Other factors that could skew the projections include: “Lower-than-anticipated annual funding, which can increase total costs by disrupting established plans and schedules and by extending programs … over longer periods; and unanticipated technological challenges posed by new systems, including their integration with established systems,” the report said.


Bottom line, the report is handing Congress lower and upper estimates of Defense Department funding through 2037 based on current planning.


What Congress will do with the data is an open question. The 15-round bout over electing a speaker empowered House members who seek to shrink federal spending. Defense hawks are pushing back on talk of cuts to defense spending or a cap at 2022 levels. Either way, the battle on Capitol Hill over the 2024 defense budget portends to be epic.


And the funding debate is playing out as Congress is examining the health of the defense industrial base and its ability to meet the needs of deterring China — or worst case, providing the materiel for a conflict.


During a February House Armed Services Committee hearing on the state of the defense industrial base, witnesses said that one of the biggest challenges for the industrial base is the unpredictability of the congressional budgeting process.

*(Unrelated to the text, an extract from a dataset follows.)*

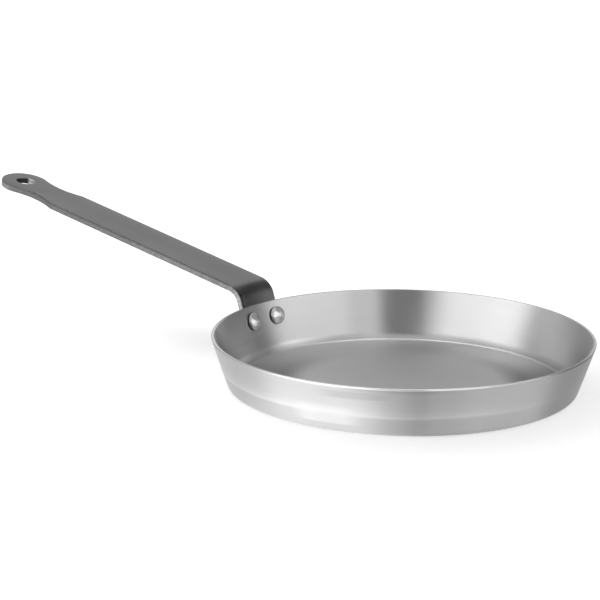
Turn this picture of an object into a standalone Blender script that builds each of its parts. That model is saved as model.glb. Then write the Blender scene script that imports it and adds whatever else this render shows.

Eric Fanning, president and CEO of the Aerospace Industries Association, told the committee it needed to send a clear signal by authorizing a strong topline budget and working with appropriators to complete bills before the end of the fiscal year.


“Every step should be taken to avoid the damage inflicted by stopgap funding bills, especially a long-term or full-year continuing resolution,” he added.


Matthew Paxton, president of the Shipbuilders Council of America, added that while predicting 30 years into the future is difficult, “there must at least be stability and fidelity in the FYDP and the 10-year horizon, otherwise there will be significant disruption to the industrial base.”


Count on cherry blossoms this year, but betting on stability and fidelity in congressional defense budgeting is a longshot.”